The report to Kulongoski was compiled by a task force of scientists and business leaders he appointed to develop a state strategy on climate change. It is being corrected to cite a 35 percent decline from 1950 to 2000, said Mark Abbott, dean of the College of Oceanic and Atmospheric Sciences at Oregon State University.
Much of the research on Northwest snowpack has come from Philip Mote, Washington state climatologist and a member of the Climate Impacts Group, a team of UW scientists. Mote is also a lead author of an international report on climate change released this month.
Little decline seen
But other UW scientists re-examining the figure the Seattle mayor used concluded there was little decline, in part because big snow years in the late 1990s pushed the snowpack trend up.
"The bubble surrounding what I have come to call the myth of the vanishing snowpack caused by global warming may be close to bursting," UW research meteorologist Mark Albright said by e-mail. He performed the new analysis.
The differences emerge in part because scientists are looking at data differently. Albright compared the average snowpack of the last 10 years to the average since 1943 and found only small declines when averaged across Oregon and Washington.
He also found an increase in snowpack since a drier period in the late 1970s.
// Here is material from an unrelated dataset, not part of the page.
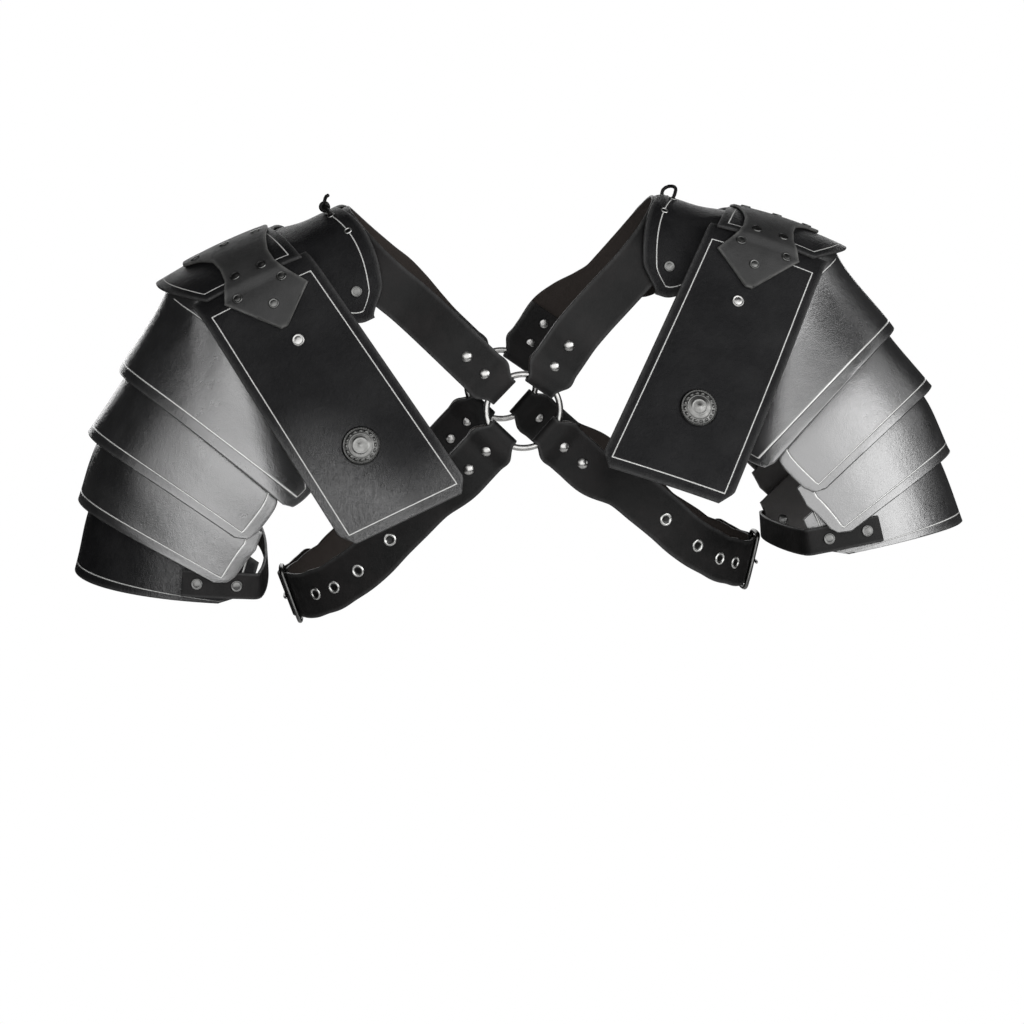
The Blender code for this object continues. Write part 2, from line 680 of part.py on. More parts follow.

That's puzzling, because it's the same period when greenhouse gases are believed to be pushing global temperatures up.
"We're hearing all this talk about how it's getting worse," said Kelly Redmond, regional climatologist based at the Western Regional Climate Center in Reno, Nev. "If that's true, we should be seeing evidence of it accelerating."
There are signs that low-elevation snow, which is most sensitive to warming because it is close to the melting point, may be declining even as higher-elevation snow increases, Albright said.
One explanation is that increasing precipitation piles more snow up high, but falls as rain down lower. Some researchers project that global warming will shower the Northwest with more precipitation as storms bring more moisture off the ocean.
Long-term shift
But Mote also said natural shifts make trends hard to see over a period of only a few decades. He has examined trends over much longer periods and found clear declines in snowpack. Mote's work has been published in peer-reviewed science journals, while Albright's has not.
"You can have a large actual trend and you introduce a little natural variation and it becomes hard to see," Mote said. "We're talking about a global signal that is emerging regionally but is masked by natural variability."
He said the most dramatic declines are at low elevations -- including the basin where Seattle gets its water, which shows a drop of 50 percent in snowpack since 1950.
The National Water and Climate Center in Portland pitched into the debate with preliminary charts that show Oregon's snowpack declining sharply since 1950, in part because 1950 was a big snow year . The trend since the 1930s is not as sharp but still shows declines.
Even as scientists search for signs of the most important climate shift of our time, they are hampered by spotty records. Many of the longest-lived measuring stations are high in the mountains, where colder temperatures buffer snow against warming -- so they may not show as much evidence of climate change.
Also, the few stations in the early days may not reflect what's happening across the entire Cascades as well as today's modern network.
"That's kind of the crux," said Tom Pagano, a hydrologist with the Natural Resources Conservation Service, a federal agency. "It's not very good, but it's all you've got."
While Mass, the UW professor, doubts global warming has left its imprint in the Northwest snowpack so far, he does not doubt that it will.
"I'm a complete believer that eventually it's going to be huge," he said. "All I'm saying is, we've got to be careful about saying global warming has done this and that, until we really know."